Iksil’s actions were viewed negatively by regulators, who were extra cautious in the wake of the recent global financial crisis. The scandal even hurt the reputation of JP Morgan’s Chief Executive, Jamie Dimon, and the bank had to ultimately pay more than $1 billion, besides admitting to wrongdoing, to settle the related US and British investigations.

London Whale’s Trading Actions

Although Iksil had a reputation of being bearish, he suddenly turned bullish in 2012, and was seen trading so hard that he could have single-handedly moved the Credit Default Swap Index (CDX NA IG 9). He continued to bet more and more funds to hedge against the previous trades, rather than unwinding some of them and stopping there, and in the process, enhanced the basis risk involved.

Instead of simple hedging that directly corresponds to some underlying asset, Iksil and JP Morgan entered into exotic trades in credit indexes, which carried not only basis risk but also liquidity risk. The transactions were more like betting and not hedging. Iksil’s trading irked the hedge funds on the opposite of the trades, who in turn took measures to ensure that Iksil would not have adequate liquidity to exit his positions.

The whole problem started with a commonly used trading strategy of doubling down after a loss with bigger and bigger bets. But that was not all. Despite working in a division whose job was to hold down JP Morgan’s risk level, Iksil, also called Voldemort by some for his power over Wall Street, and his colleagues used $350 billion available to them for investments to enter into complex derivative trades that were not related to hedging.

This was followed by attempts to reduce the risk in the London swaps portfolio by making more offsetting bets, and soon the positions grew so big as to disrupt the thinly traded markets.  Consequently, JP Morgan’s CIO group’s hard-to-unwind trades became a target for hedge funds.
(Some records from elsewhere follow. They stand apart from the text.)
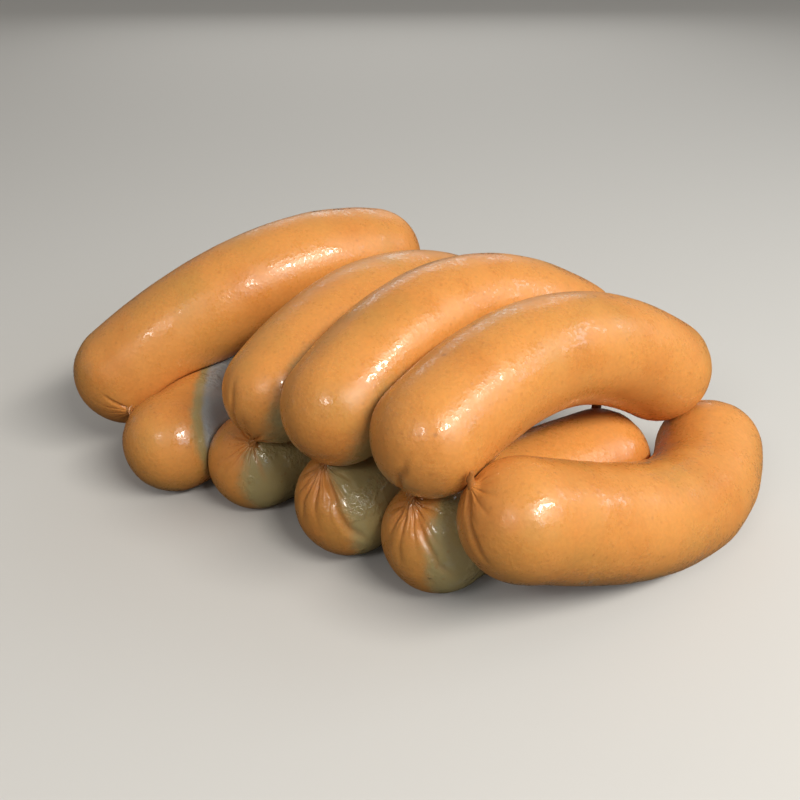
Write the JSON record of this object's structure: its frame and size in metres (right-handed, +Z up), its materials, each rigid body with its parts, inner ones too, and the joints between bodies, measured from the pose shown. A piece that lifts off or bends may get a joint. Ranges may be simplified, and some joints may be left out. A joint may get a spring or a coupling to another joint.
{
  "type": "string of sausage links",
  "caption": "Cooked sausage links twisted off in one casing and folded to and fro into a two-layer pile, with pleated ends, short twisted necks and a loose tail at each end.",
  "frame": {"origin": "centre of the pile's bounding box, on the surface it rests on", "axes": "+X along the row of links, from the last link to the first, hooked one; +Y from the front ends to the back ends; +Z up"},
  "size_m": [0.2379, 0.1361, 0.0834],
  "materials": {
    "casing": "wet, smooth smoked casing, golden tan with olive-grey touch marks",
    "twisted_casing": "gathered and twisted casing, a little browner"
  },
  "bodies": {
    "root": {"link_1": "casing", "link_2": "casing", "link_3": "casing", "link_4": "casing", "link_5": "casing", "link_6": "casing", "link_7": "casing", "link_8": "casing", "link_9": "casing", "twist_1": "twisted_casing", "twist_2": "twisted_casing", "twist_3": "twisted_casing", "twist_4": "twisted_casing", "twist_5": "twisted_casing", "twist_6": "twisted_casing", "twist_7": "twisted_casing", "twist_8": "twisted_casing", "tail_first": "twisted_casing", "tail_last": "twisted_casing"}
  },
  "joints": []
}
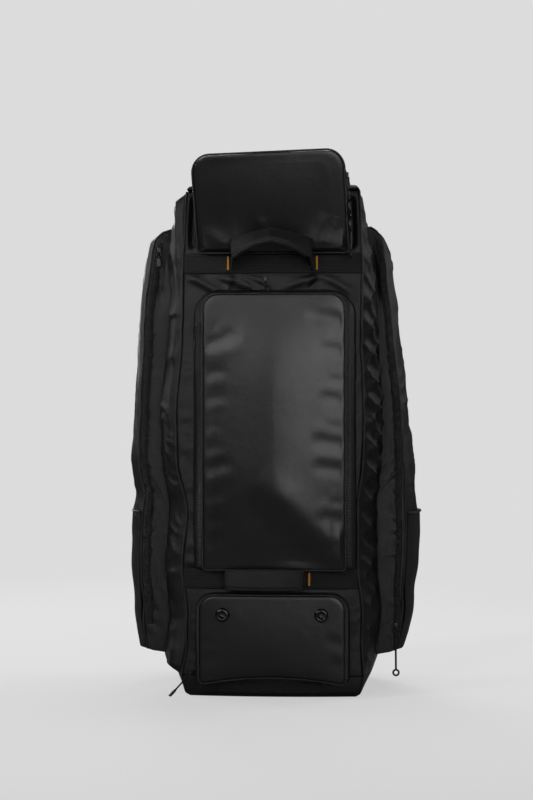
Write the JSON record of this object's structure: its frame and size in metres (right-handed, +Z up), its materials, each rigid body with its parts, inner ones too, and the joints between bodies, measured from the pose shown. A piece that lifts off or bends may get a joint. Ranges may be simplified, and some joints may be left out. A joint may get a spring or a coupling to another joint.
{
  "type": "cricket kit bag",
  "caption": "Tall standing cricket kit bag with a hooded helmet pocket, long centre pocket, shoe pocket, side bat sleeves with net pockets, grab handles and shoulder straps.",
  "frame": {"origin": "on the floor, under the middle of the base", "axes": "+Z up, the front with its pockets and handles faces -Y, +X to the right as seen from the front"},
  "size_m": [0.589, 0.4561, 1.067],
  "materials": {
    "nylon": "matt woven nylon",
    "coated": "satin coated fabric, fine grain",
    "moulded": "satin",
    "webbing": "ribbed polyester webbing",
    "trim": "satin bound piping",
    "zip": "coil zip and its tape",
    "netting": "open mesh",
    "bright": "yellow woven tab",
    "metal": "dark nickel"
  },
  "bodies": {
    "root": {"body_front": "nylon", "body_right": "nylon", "body_back": "nylon", "body_left": "nylon", "body_top": "nylon", "base_tray": "moulded", "piping_front_left": "trim", "piping_front_right": "trim", "piping_back_right": "trim", "piping_back_left": "trim", "helmet_panel": "coated", "helmet_band": "nylon", "helmet_piping": "trim", "helmet_zip": "zip", "centre_panel": "coated", "centre_band": "nylon", "centre_piping": "trim", "centre_zip": "zip", "shoe_panel": "coated", "shoe_band": "nylon", "shoe_piping": "trim", "shoe_zip": "zip", "eyelet_left": "metal", "eyelet_right": "metal", "upper_webbing": "webbing", "upper_handle": "webbing", "lower_webbing": "webbing", "lower_handle": "webbing", "tab_upper_left": "bright", "tab_upper_right": "bright", "tab_lower_right": "bright", "base_strap": "webbing", "sleeve_front_left": "nylon", "sleeve_outside_left": "nylon", "sleeve_piping_left": "trim", "sleeve_zip_left": "zip", "sleeve_net_left": "netting", "sleeve_hem_left": "trim", "sleeve_front_right": "nylon", "sleeve_outside_right": "nylon", "sleeve_piping_right": "trim", "sleeve_zip_right": "zip", "sleeve_net_right": "netting", "sleeve_hem_right": "trim", "shoulder_strap_left": "nylon", "strap_tail_left": "webbing", "shoulder_strap_right": "nylon", "strap_tail_right": "webbing", "pull_helmet_top": "metal", "pull_helmet_side": "metal", "pull_helmet_foot": "metal", "pull_yoke": "metal", "pull_centre_side": "metal", "pull_centre_top": "metal", "pull_shoe_side": "metal", "pull_sleeve_left": "metal", "pull_sleeve_right": "metal"}
  },
  "joints": []
}
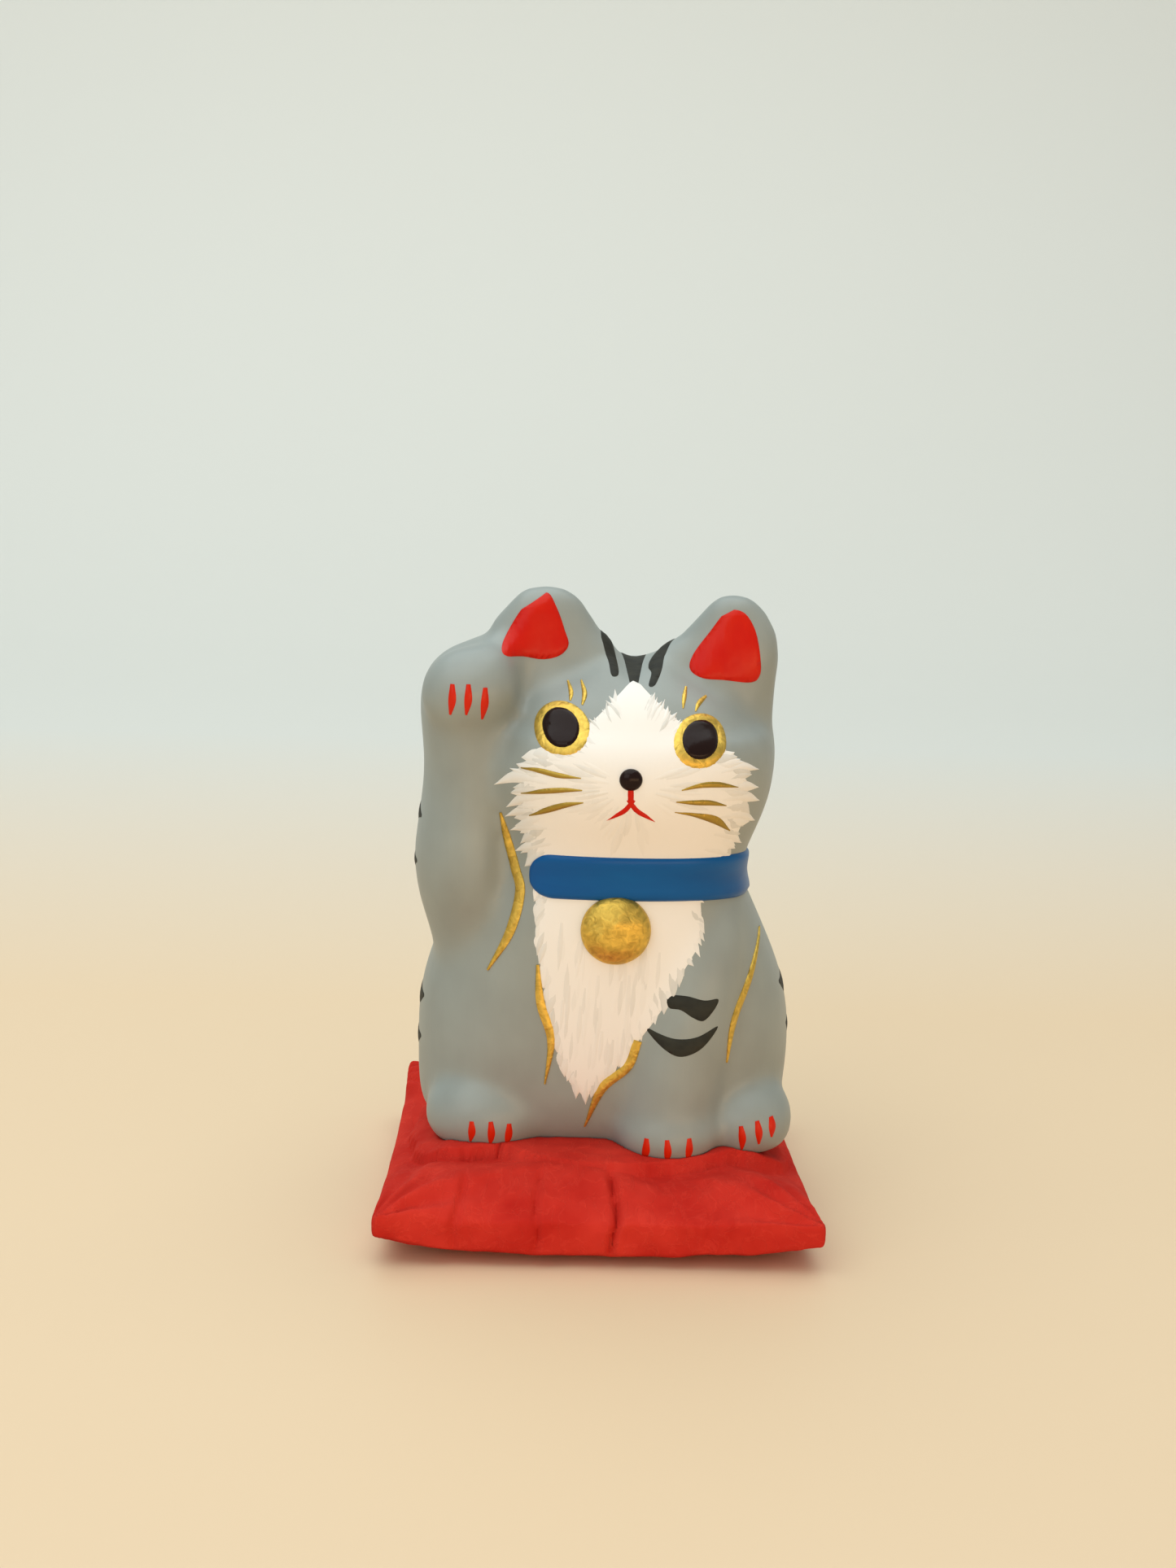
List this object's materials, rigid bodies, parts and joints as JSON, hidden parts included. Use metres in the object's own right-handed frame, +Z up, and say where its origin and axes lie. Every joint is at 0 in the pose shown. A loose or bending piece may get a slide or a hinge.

The collapse of the trades was followed by a discovery by the regulators that the CIO officials were keeping two sets of books to minimize the projected size of losses.

London Whale’s Side of the Story

Iksil had argued in media statements issued in 2016 that he was being solely held at fault for the losses at JP Morgan, while claiming that he had repeated instructions from senior management in the Chief Investment Office or CIO to execute the trading strategy that caused the massive losses. Arguing that he was used as a pawn, Iksil had mentioned that he had warned senior executives at JP Morgan of the impending peril but to no avail.

Iksil also pointed out that this ill-fated manoeuvre that was said to have left JP Morgan $6.2 billion in the red had in reality resulted in $25 billion in profits for the bank. This was made possible with the balancing of synthetic credit derivative shorts by long positions in the investment banking segment of JP Morgan. And all this was part of a well-planned strategy, argued Iksil.

These revelations by the London Whale led to the US Department of Justice dismissing charges against two former JP Morgan derivative traders, Javier Martin-Artajo and Julien Grout. The two had been accused of participating in a scheme of mismarking trades that led to JP Morgan’s loss in its credit derivatives portfolio. The London Whale or Iksil was not prosecuted in this case as he had agreed to testify.

This 2012 financial fiasco at JP Morgan raised questions about the risk control measures adopted by the bank, with Iksil’s statements highlighting an important issue about big companies using their employees as pawns to carry out pre-set strategies. We can only hope that no other large marine creature is spawned in future by the strategic brains in the financial world.